Kaitlyn cruising down Oracle Ridge.
Kaitlyn is struggling with a strange breathing issue, that has been bothering her from the start. I am amazed at how well she is doing given this problem, but unfortunately it does not seem to be improving. There is still a lot of remote, difficult riding ahead and the uncertainty of whether or not this will resolve itself is concerning. She tells me she wants to relax the pace a little, hang back and see how things improve during the night. Her boyfriend, bikepacker extraordinaire Kurt Refsnider (who holds the current AZT 300 and 750 records), is riding in the opposite direction and it should not be too long before he crosses our path. That reassures me, knowing that Kaitlyn will be able to touch base with him, assess her condition and decide whether or not to keep riding. Less than an hour later, I run into Kurt. He is in a great mood despite having a knee injury that will force him to pull from the race.

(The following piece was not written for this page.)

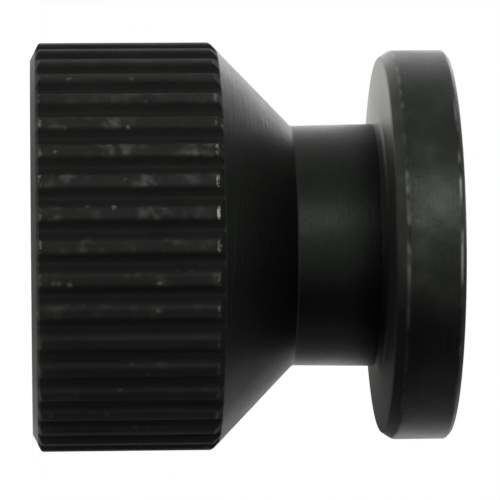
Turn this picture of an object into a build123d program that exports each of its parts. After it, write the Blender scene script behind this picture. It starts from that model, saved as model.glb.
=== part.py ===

We chat for a few minutes and he kindly reminds me not to miss the water resupply in Kelvin tomorrow morning which is a bit off route, but necessary for the final push to the 300 finish.
I tell him that I hope to ride until 2am before stopping for sleep. The riding is not particularly difficult through here, up and down some classic loose AZ washes, but by midnight I am fading. I pull over on a clear patch of dirt among the cactus, which I scrutinize as best I can for thorns. I put all of my clothes on, wrap up in my bag and just like the previous night pass out instantly. I am happy with my progress and look forward to reaching the first big milestone of the race tomorrow, the finish of the 300.